Without delays, my commute lasts 37-40 minutes and takes me from downtown San Francisco, under the bay, through the industrial wasteland of West Oakland, through the commerical wasteland of Downtown Oakland, then kicks almost due north through the hippy haven of downtown Berkeley, the middle-aged ex-hippy haven of North Berkeley, and finally up through El Cerrito and into everyone's favorite pit of despair--Richmond*

The path and time of my commute offers quite a unique cross-section of Bay Area life. At 5:30pm on a Monday, every race, gender, sexual orientation, income tax bracket, and education level is likely to be represented. This hodge-podge of BART commuters is what really makes "Roll Call" possible...well...that AND my baseless, non sequitur, ad hominem attacks on people I've never seen before IN MY LIFE! But that is neither here nor there. With that, the first installment of Roll Call:

--# of people reading a local newspaper: 16

--% of those people actually either asleep or reading the Sports or Entertainment sections: 87.5

--# of women wearing bright orange tops: 3

--# of filthy street people that look like a cross between an unemployed mall Santa and Nick Nolte's mugshot (http://www.thesmokinggun.com/mugshots/nolte1.html): 2

--# of those people with wheeled baskets filled with useless shit and hemp products: 2

--likelihood that the two St.
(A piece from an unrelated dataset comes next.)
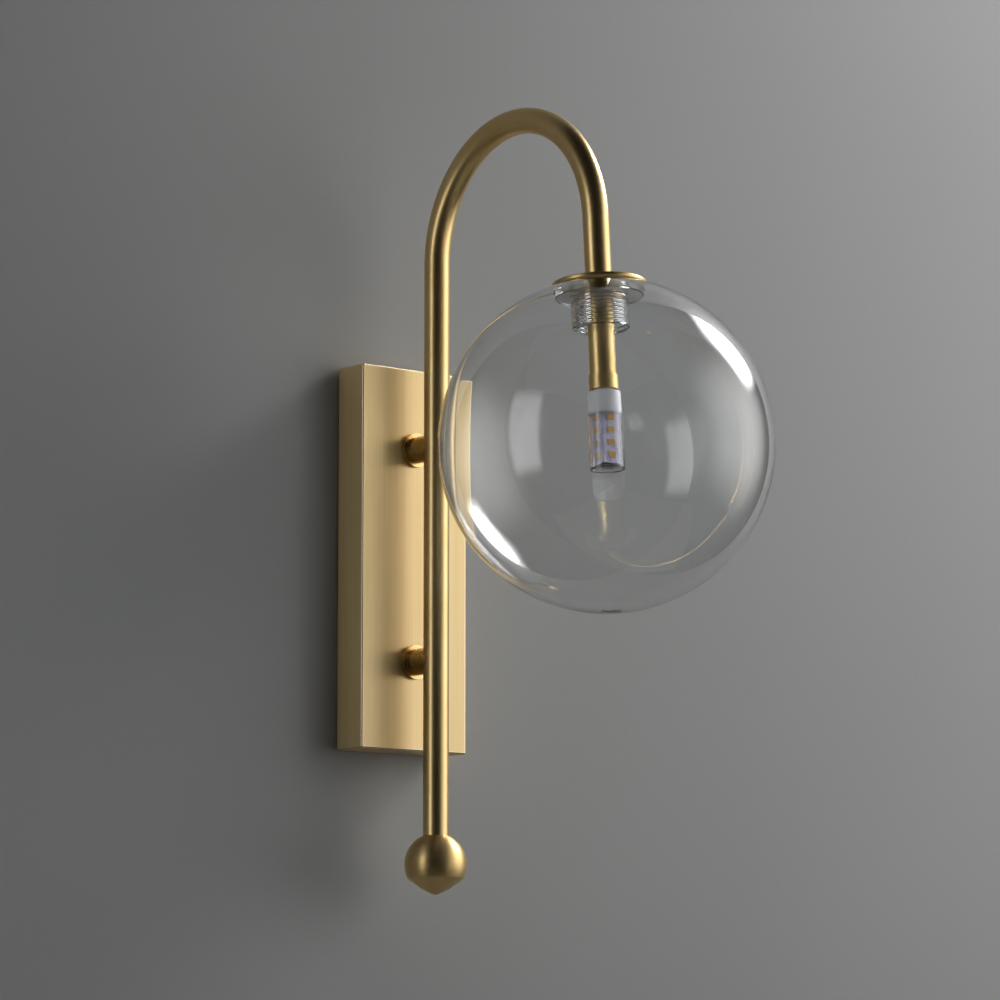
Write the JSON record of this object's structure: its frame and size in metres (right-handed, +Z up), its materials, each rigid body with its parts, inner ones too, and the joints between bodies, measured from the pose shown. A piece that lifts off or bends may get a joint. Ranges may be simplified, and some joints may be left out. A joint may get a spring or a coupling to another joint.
{
  "type": "globe wall sconce",
  "caption": "Wall light: upright box backplate, tube on stand-offs bent over in an arch, and a clear glass globe screwed up round a small LED capsule lamp.",
  "frame": {"origin": "midpoint between the two wall screws, on the wall's surface", "axes": "+X to the right seen from the room, +Y into the wall, +Z up"},
  "size_m": [0.15, 0.235, 0.3586],
  "materials": {
    "satin_brass": "satin, brushed",
    "plain_brass": "turned",
    "zinc_steel": "zinc plated",
    "tinned_copper": "tinned",
    "black_rubber": "matt",
    "clear_silicone": "translucent",
    "block_nylon": "matt",
    "brown_wire": "matt",
    "blue_wire": "matt",
    "green_yellow_wire": "matt",
    "white_ceramic": "glazed",
    "clear_glass": "clear, polished",
    "white_base": "matt",
    "clear_lens": "clear",
    "pale_board": "matt",
    "led_phosphor": "satin",
    "pin_steel": "plated"
  },
  "bodies": {
    "fixed_frame": {"backplate_cover": "satin_brass", "upper_standoff": "satin_brass", "lower_standoff": "satin_brass", "upper_standoff_flange": "satin_brass", "lower_standoff_flange": "satin_brass", "arm_tube": "satin_brass", "finial_ball": "satin_brass", "cap_disc": "satin_brass", "socket_tube": "satin_brass", "socket_collar": "satin_brass", "globe_thread_ring": "plain_brass", "cap_nipple": "plain_brass", "upper_stud": "plain_brass", "lower_stud": "plain_brass", "finial_stud": "plain_brass", "terminal_inserts": "plain_brass", "lampholder_contacts": "plain_brass", "wall_strap": "zinc_steel", "stud_lock_washers": "zinc_steel", "stud_nuts": "zinc_steel", "block_screws": "zinc_steel", "earth_screw": "zinc_steel", "earth_washer": "zinc_steel", "terminal_screws": "zinc_steel", "cover_screws": "zinc_steel", "earth_lug": "tinned_copper", "cable_grommet": "black_rubber", "terminal_block": "block_nylon", "live_wire": "brown_wire", "neutral_wire": "blue_wire", "earth_wire": "green_yellow_wire", "lampholder_core": "white_ceramic"},
    "seal": {"globe_seal": "clear_silicone"},
    "globe": {"glass_globe": "clear_glass"},
    "lamp": {"bulb_base": "white_base", "bulb_pins": "pin_steel", "bulb_boards": "pale_board", "bulb_chips": "led_phosphor", "bulb_lens": "clear_lens"}
  },
  "joints": [
    {"name": "globe_drop", "type": "slide", "parent": "fixed_frame", "child": "seal", "axis": [0, -0.0668, -0.9978], "range_m": [0, 0.0073]},
    {"name": "globe_unscrew", "type": "hinge", "parent": "seal", "child": "globe", "pos_m": [0, -0.15997, 0.03648], "axis": [0, -0.0668, -0.9978], "range_deg": [0, 1440]},
    {"name": "lamp_pull", "type": "slide", "parent": "fixed_frame", "child": "lamp", "axis": [0, -0.0668, -0.9978], "range_m": [0, 0.015]}
  ],
  "couplings": [
    {"joint": "globe_drop", "follows": "globe_unscrew", "m_per_rad": 0.00028648}
  ]
}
Nick Noltes either know each other or have scuffled over prime spots on Market St. to beg for change: 1000%

--# of people listening to iPods: 7

--# of people using PDAs: 3

--# of PDA users who are actually playing solitaire: 3

--% of solitaire-playing PDA users with male-pattern baldness and social circles consisting primarily of regular FARK-party attendeees and local pub trivia afficionados: 100%

--likelihood solitaire-playing PDA users got laid last night: 15%

--likelihood solitaire-playing PDA users got laid last night without a credit card and two forms of ID: 0%

--# of seemingly normal people: 9

--# of large, stunningly handsome, white males listening to music, staring intently at every person on the traincar, and furiously taking copious amounts of short-hand notes: 1

--# of passengers dressed in black from head to toe: 3

--% of black clad passengers that are female: 66.667

--% of black clad passengers that are female by birth: 33.333

--% of black clad passengers that are staring unblinkingly out the traincar window: 100

--% of black clad passengers that like to be bound, gagged, and spanked during sex: 100

--# of black men: 5

--# of black men dressed like Will: 4

--# of black men dressed like Carleton: 1

--% of white women sitting adjacent to black men dressed like Will who reached for their purses or bags when the black men sat down: 75

--% of white women sitting adjacent to black men dressed like Carleton who reached for their purses or bags when the black men sat down: 25

--# of morbidly obese white men sweating profusely, wearing jeans with a cell phone clipped to their belt loops, and sporting backpacks that are way too small for their immense torsos and are, as such, pinning their arms back like butcher's twine around the wings of a Thanksgiving turkey: 4

--# of people who boarded the traincar, saw an open seat, saw an sweaty obese white man sitting next to it, and decided to stand: 11

--# of middle-aged ex-hippies wearing flannel and long unkempt hair pulled sloppily back in a ponytail: 3

--# of those middle-aged ex-hippies also wearing corduroy pants: 2

--likelihood that they are all sitting together: 100%

--# of women I smiled at as they exited the train: 14

--# of women who smiled back: 8

--# of women who smiled back that were engaged or married: 7

--# of women who didn't smile back that were wearing engagement or wedding rings: 0...bitches.

*in high school we played football in the same league as Kennedy High in Richmond. One year--I think my sophomore year--we played Kennedy at their place and had our bus escorted by a phalanx of Richmond PD squad cars because there had recently been a shooting...AT EVERY SINGLE KENNEDY HOME GAME THAT SEASON!